A fotografia é um dos pontos altos. O diretor de fotografia constrói um retrato gélido e contemplativo do campo, onde a beleza natural é recortada por um tom cinzento e invernal. Esse visual não romantiza o ambiente rural, mas o transforma em espaço de desgaste e conflito. Cada tomada amplia a sensação de claustrofobia emocional, ainda que se passe em paisagens abertas. Esse contraste entre o espaço geograficamente amplo e o aprisionamento psicológico é explorado de forma muito competente.

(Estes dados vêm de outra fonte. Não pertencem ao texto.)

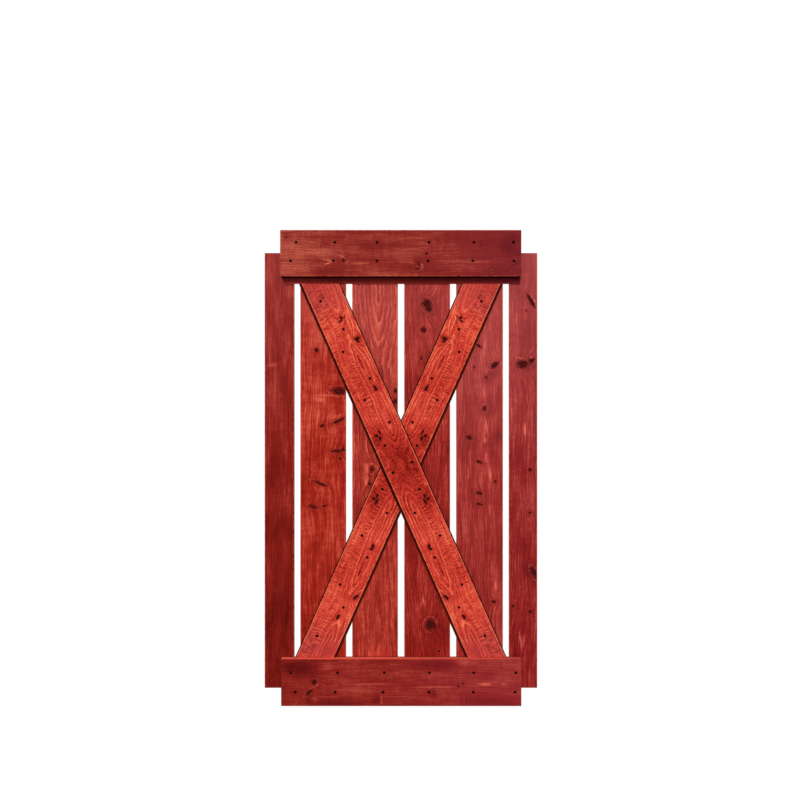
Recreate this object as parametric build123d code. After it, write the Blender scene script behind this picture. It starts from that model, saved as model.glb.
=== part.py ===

Christopher Abbott, em uma das interpretações mais maduras de sua carreira, incorpora em Michael um homem em erosão silenciosa. Sua performance é de extrema contenção: seu corpo, seus olhos e suas pausas dizem muito mais que qualquer linha de diálogo. Barry Keoghan, por sua vez, entrega mais uma performance magnética e instável, explorando a ambiguidade de um personagem que nunca se revela por completo. O embate entre os dois carrega o filme com um tipo de tensão emocional que se sustenta mesmo quando o ritmo narrativo desacelera.
“Acabe Com Eles” é um estudo sobre a culpa, a raiva, a herança emocional e a impossibilidade de fuga do próprio passado. É um filme sobre homens marcados por perdas que não conseguem ser verbalizadas, que apenas reverberam em gestos de violência e afastamento. O conflito não é apenas entre famílias, mas dentro de cada personagem, entre o desejo de conexão e a inabilidade emocional cravada por gerações de repressão.
Disponível na MUBI, o longa se destaca como uma estreia impressionante de Christopher Andrews e como mais um exemplar potente do drama rural europeu. Trata-se de uma obra seca, crua e rigorosa que rejeita o sentimentalismo fácil e, por isso mesmo, atinge níveis mais profundos de impacto.